- _SUPPLIED RECORDS_:
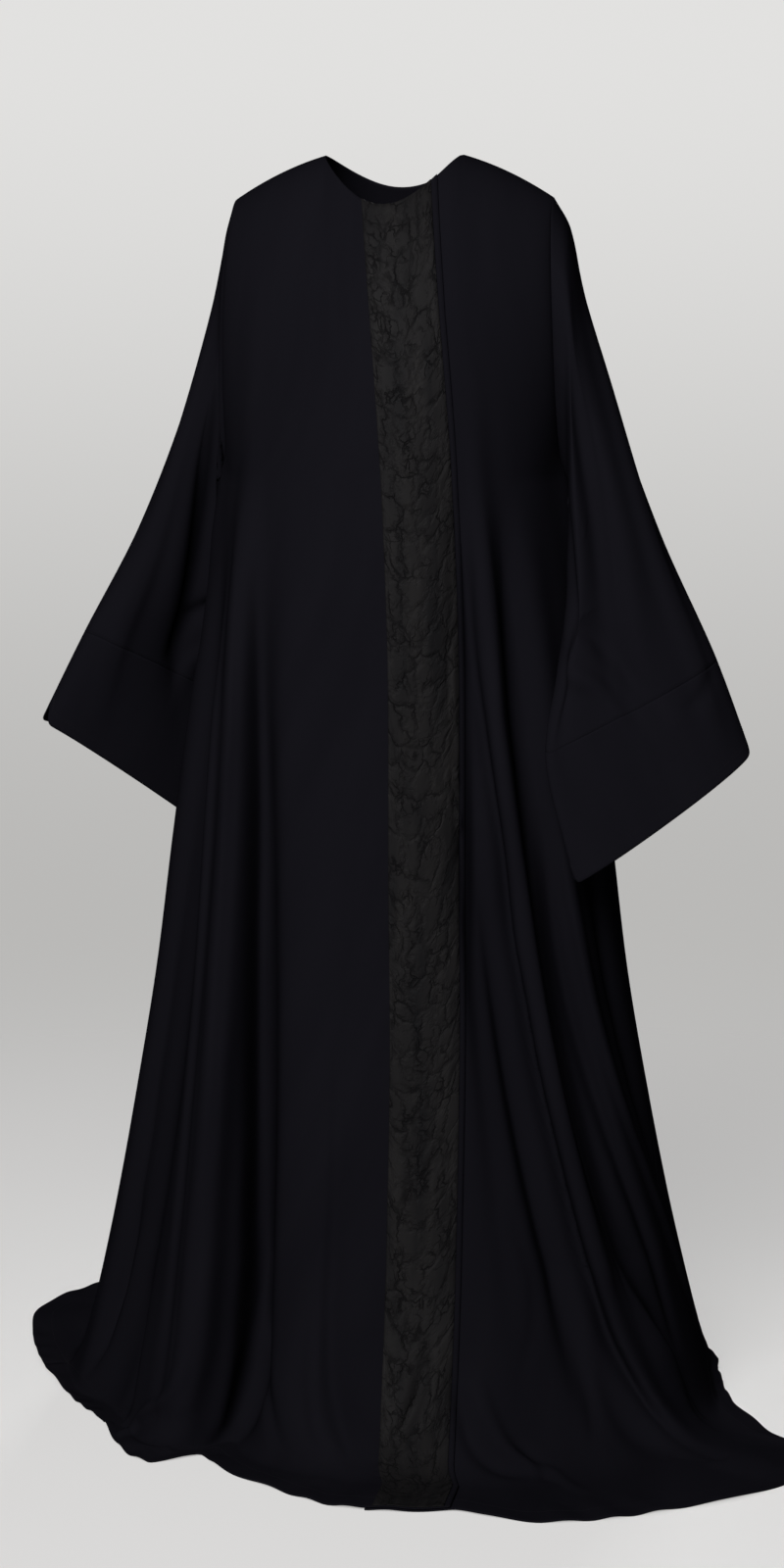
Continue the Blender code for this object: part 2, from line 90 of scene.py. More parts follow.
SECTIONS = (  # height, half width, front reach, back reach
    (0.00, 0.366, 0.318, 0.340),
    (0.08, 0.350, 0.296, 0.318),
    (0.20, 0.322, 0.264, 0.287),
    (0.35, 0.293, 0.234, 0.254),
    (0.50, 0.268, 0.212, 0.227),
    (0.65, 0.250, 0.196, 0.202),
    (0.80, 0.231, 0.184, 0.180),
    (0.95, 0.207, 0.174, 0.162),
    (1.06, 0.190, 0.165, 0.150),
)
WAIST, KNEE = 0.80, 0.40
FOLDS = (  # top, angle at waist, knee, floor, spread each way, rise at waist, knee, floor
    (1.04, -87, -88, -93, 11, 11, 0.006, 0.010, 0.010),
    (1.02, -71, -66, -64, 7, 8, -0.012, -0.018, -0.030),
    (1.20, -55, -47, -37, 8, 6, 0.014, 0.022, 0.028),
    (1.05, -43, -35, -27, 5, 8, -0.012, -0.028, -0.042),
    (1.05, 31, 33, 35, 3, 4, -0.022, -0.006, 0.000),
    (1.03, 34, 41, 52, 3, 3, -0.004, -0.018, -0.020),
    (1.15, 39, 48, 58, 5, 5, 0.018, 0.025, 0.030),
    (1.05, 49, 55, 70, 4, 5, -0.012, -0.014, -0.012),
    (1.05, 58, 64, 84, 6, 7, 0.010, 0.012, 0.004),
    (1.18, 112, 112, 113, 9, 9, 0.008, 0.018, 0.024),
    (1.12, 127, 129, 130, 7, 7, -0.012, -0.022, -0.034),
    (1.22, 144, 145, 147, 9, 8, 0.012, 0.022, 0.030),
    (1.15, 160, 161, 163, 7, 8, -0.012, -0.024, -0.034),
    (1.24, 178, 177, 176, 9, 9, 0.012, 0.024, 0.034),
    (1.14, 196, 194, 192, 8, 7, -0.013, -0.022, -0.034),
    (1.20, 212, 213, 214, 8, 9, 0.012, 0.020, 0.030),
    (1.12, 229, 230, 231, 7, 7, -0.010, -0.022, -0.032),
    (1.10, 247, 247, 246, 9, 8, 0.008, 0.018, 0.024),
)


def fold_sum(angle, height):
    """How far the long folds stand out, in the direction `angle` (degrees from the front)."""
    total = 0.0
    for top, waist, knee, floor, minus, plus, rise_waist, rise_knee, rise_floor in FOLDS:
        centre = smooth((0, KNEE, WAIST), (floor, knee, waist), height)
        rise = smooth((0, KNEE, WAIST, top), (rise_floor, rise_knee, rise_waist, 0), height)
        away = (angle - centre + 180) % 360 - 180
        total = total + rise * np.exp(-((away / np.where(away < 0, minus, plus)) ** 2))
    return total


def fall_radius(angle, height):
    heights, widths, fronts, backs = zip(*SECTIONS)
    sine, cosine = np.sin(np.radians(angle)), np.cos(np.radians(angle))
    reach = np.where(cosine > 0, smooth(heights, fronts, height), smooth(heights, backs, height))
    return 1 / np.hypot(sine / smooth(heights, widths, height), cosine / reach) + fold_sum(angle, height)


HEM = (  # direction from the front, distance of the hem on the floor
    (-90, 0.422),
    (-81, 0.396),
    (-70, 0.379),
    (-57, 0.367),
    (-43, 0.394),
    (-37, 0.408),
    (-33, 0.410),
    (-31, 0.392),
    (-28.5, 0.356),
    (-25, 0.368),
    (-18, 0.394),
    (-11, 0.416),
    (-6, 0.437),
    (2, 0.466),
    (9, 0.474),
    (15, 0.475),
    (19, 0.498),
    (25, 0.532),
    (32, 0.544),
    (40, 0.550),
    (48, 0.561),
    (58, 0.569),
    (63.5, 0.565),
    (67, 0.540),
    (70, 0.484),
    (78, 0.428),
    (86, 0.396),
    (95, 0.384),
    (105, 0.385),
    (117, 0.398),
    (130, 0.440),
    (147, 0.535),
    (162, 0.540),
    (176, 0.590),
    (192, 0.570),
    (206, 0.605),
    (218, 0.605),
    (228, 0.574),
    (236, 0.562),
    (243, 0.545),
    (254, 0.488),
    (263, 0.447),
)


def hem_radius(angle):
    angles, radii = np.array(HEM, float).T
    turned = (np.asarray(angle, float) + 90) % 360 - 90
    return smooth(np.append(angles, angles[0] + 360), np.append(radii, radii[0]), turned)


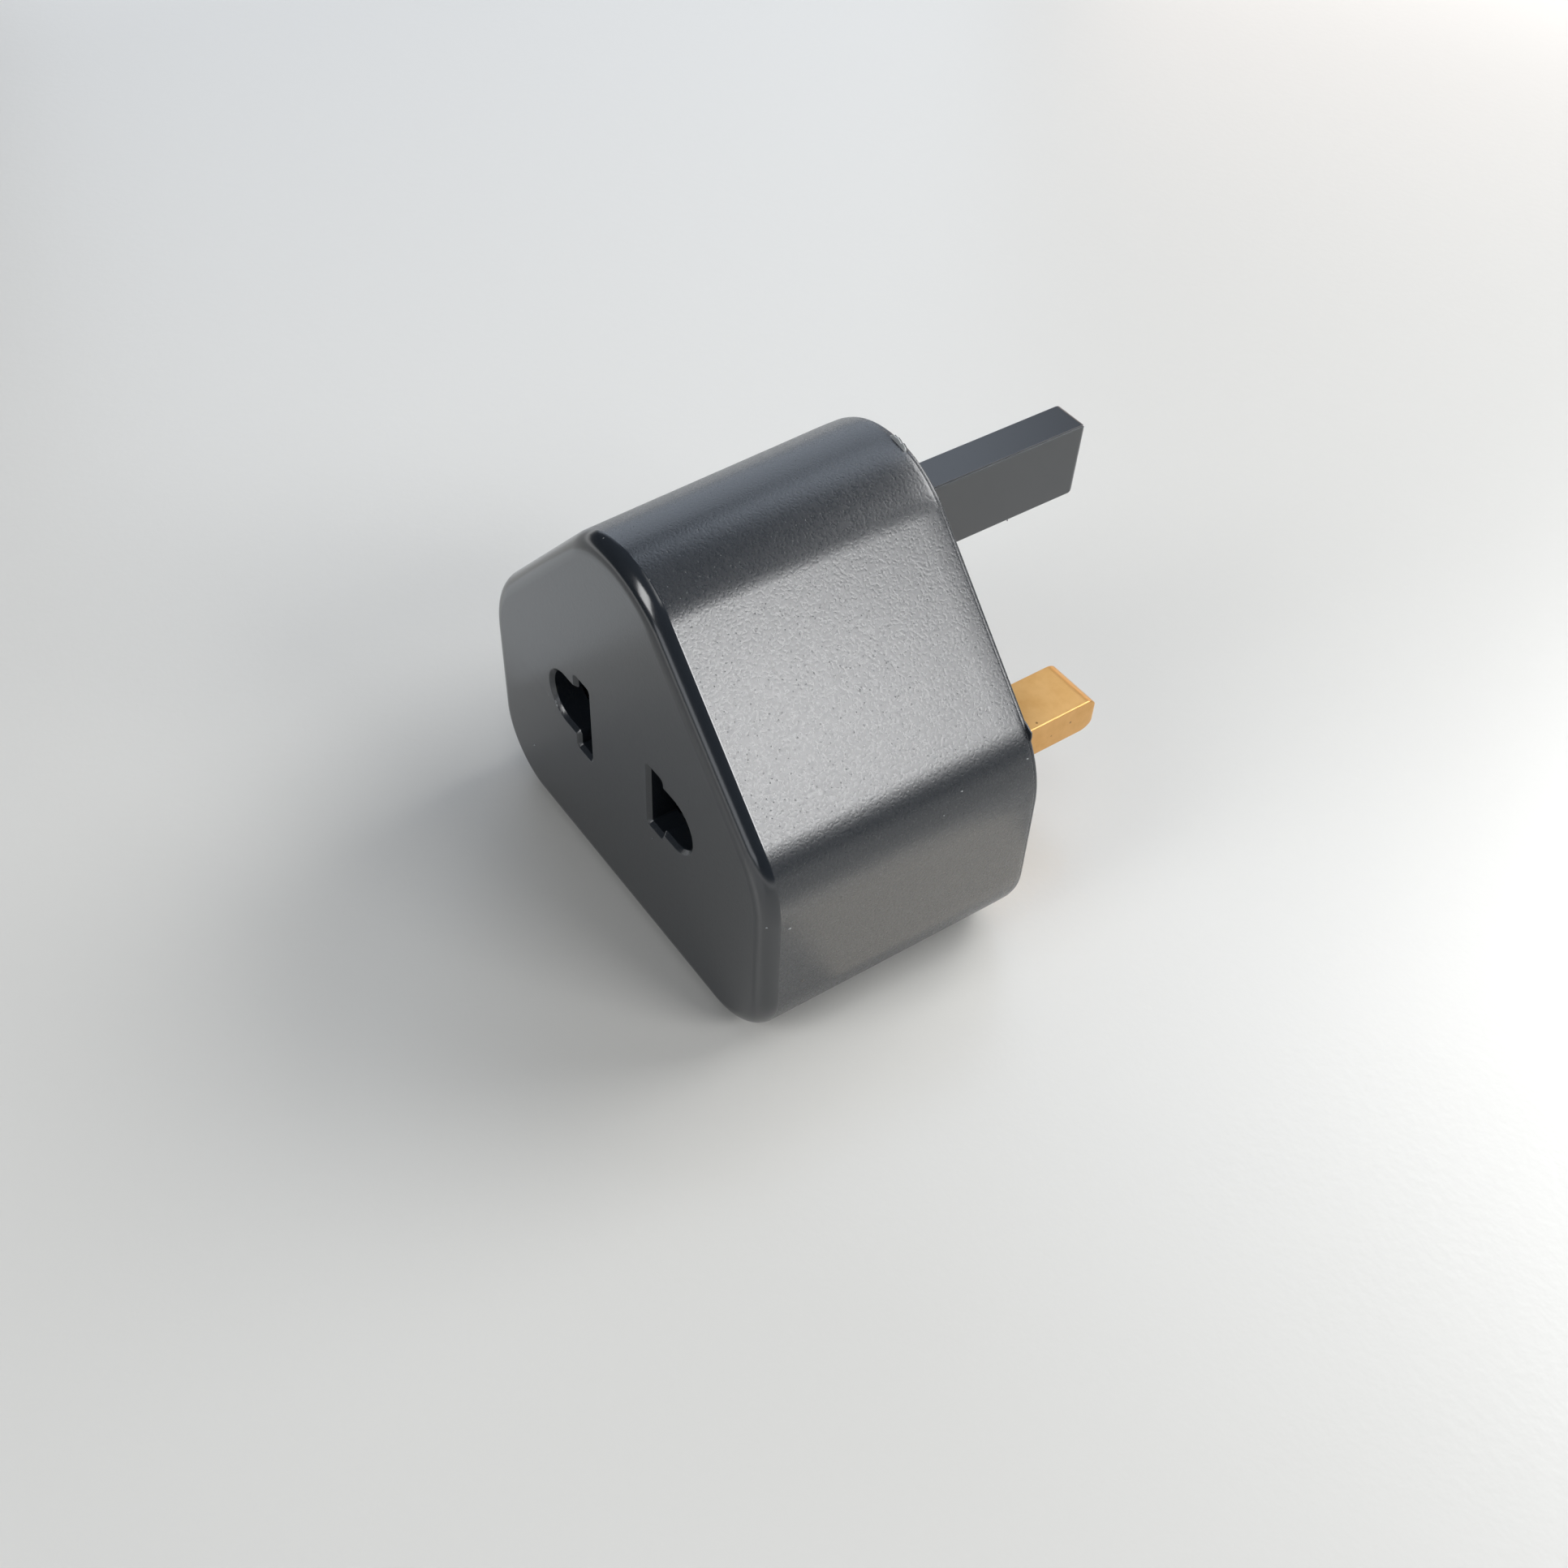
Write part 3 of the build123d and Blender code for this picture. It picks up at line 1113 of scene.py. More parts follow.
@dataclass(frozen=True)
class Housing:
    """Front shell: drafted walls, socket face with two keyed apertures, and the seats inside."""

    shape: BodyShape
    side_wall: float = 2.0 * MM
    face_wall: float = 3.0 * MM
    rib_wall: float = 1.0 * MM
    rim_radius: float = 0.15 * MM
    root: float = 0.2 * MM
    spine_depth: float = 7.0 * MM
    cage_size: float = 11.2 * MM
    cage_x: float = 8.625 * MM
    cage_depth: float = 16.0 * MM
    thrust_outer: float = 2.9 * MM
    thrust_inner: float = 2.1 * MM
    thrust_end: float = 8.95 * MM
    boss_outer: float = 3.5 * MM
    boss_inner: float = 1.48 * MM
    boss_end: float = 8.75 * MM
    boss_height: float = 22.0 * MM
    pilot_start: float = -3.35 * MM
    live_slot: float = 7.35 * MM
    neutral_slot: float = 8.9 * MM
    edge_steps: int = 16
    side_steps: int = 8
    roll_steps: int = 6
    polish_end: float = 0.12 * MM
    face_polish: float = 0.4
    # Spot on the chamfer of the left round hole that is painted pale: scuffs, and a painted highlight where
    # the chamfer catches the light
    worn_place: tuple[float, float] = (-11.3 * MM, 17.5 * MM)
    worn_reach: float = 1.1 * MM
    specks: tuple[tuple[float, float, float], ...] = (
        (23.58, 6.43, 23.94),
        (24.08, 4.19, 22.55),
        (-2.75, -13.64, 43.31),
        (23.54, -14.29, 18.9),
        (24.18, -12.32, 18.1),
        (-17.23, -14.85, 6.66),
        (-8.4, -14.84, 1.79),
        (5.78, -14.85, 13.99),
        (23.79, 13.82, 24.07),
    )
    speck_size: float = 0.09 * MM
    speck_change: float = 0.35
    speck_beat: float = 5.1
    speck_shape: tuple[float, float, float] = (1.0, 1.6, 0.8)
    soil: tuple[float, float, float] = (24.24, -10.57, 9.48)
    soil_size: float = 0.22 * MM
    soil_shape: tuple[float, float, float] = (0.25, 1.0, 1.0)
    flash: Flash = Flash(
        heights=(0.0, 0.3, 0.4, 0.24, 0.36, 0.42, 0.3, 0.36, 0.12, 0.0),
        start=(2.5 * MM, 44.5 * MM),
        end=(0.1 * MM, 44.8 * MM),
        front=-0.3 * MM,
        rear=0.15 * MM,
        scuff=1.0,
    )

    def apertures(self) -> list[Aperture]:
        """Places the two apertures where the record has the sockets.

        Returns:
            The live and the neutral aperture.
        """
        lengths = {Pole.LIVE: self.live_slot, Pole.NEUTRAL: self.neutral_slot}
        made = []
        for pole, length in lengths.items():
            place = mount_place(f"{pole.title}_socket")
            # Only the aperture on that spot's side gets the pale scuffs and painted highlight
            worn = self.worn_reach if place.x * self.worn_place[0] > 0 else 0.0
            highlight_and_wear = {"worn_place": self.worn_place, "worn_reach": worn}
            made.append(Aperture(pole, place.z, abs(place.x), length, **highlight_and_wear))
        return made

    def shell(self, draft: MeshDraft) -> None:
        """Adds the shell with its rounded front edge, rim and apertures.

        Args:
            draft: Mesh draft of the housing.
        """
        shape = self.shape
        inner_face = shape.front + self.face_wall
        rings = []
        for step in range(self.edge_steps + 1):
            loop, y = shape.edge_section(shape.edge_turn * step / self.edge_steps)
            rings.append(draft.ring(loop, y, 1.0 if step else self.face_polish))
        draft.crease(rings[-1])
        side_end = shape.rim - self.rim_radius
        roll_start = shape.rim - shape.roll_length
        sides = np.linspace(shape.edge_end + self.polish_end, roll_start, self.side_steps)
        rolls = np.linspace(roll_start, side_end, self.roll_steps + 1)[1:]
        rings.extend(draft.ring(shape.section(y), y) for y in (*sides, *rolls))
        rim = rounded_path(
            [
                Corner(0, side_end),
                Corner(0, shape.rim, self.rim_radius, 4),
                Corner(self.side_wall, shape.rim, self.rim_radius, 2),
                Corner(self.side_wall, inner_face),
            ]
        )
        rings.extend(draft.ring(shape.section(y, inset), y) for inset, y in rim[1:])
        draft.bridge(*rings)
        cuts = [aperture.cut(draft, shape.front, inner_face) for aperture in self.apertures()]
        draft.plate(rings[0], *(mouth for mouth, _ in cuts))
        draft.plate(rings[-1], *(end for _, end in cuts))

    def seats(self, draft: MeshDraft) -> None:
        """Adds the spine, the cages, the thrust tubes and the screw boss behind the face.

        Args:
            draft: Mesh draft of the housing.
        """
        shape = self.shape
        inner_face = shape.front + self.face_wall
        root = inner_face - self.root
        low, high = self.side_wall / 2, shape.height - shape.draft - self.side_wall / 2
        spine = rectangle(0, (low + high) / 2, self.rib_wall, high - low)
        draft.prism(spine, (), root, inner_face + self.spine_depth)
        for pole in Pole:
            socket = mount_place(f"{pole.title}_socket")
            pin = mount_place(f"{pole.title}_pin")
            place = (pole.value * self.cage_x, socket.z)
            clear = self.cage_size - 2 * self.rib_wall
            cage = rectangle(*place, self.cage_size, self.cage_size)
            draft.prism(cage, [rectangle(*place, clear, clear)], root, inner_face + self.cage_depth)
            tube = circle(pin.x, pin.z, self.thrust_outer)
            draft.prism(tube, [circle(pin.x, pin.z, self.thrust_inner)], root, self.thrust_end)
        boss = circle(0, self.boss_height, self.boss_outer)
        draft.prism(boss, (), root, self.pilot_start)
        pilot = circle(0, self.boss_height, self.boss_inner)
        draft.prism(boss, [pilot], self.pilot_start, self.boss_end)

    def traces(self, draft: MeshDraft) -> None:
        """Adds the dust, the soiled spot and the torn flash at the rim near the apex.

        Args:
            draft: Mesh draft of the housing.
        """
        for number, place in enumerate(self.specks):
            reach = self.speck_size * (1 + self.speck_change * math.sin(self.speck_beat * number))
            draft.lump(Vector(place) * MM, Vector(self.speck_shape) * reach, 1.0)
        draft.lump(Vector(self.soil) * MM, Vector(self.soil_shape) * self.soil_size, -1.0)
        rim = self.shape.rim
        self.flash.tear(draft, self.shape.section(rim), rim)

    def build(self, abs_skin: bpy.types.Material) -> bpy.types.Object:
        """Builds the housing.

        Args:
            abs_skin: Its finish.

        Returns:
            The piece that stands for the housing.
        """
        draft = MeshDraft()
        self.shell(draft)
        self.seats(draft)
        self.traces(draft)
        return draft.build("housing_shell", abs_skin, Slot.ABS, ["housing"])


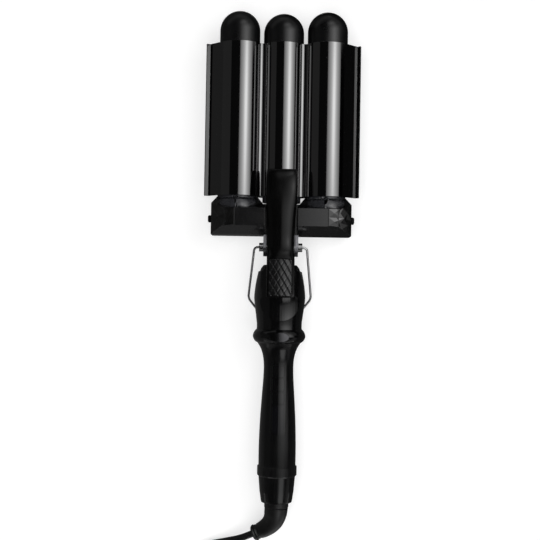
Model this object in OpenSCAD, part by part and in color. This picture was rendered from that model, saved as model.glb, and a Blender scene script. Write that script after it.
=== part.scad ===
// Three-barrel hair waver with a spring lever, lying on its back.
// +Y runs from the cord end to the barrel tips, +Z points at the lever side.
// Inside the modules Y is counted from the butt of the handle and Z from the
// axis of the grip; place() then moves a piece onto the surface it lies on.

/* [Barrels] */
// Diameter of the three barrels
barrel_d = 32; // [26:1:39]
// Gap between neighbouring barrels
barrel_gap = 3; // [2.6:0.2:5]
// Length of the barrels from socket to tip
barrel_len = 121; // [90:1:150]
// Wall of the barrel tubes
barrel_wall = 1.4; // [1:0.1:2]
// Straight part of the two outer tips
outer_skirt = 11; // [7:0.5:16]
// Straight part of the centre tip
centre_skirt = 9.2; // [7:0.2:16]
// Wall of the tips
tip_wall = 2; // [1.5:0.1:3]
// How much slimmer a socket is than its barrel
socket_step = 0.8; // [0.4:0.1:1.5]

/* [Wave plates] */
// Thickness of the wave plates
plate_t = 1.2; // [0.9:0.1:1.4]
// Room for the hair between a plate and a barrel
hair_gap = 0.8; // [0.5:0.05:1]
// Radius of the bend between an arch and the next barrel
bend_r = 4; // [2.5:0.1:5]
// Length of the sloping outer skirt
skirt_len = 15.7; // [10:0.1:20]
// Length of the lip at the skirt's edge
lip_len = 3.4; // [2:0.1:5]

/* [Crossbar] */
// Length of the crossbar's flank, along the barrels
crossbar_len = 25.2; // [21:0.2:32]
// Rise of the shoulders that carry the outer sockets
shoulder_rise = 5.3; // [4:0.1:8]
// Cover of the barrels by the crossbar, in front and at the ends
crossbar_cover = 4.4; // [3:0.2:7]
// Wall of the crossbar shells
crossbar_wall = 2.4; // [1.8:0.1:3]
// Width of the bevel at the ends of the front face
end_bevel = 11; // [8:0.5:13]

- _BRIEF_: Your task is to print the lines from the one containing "Model this object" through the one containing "it lies on.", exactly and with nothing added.

- _ANSWER TO THIS TASK_:
Model this object in OpenSCAD, part by part and in color. This picture was rendered from that model, saved as model.glb, and a Blender scene script. Write that script after it.
=== part.scad ===
// Three-barrel hair waver with a spring lever, lying on its back.
// +Y runs from the cord end to the barrel tips, +Z points at the lever side.
// Inside the modules Y is counted from the butt of the handle and Z from the
// axis of the grip; place() then moves a piece onto the surface it lies on.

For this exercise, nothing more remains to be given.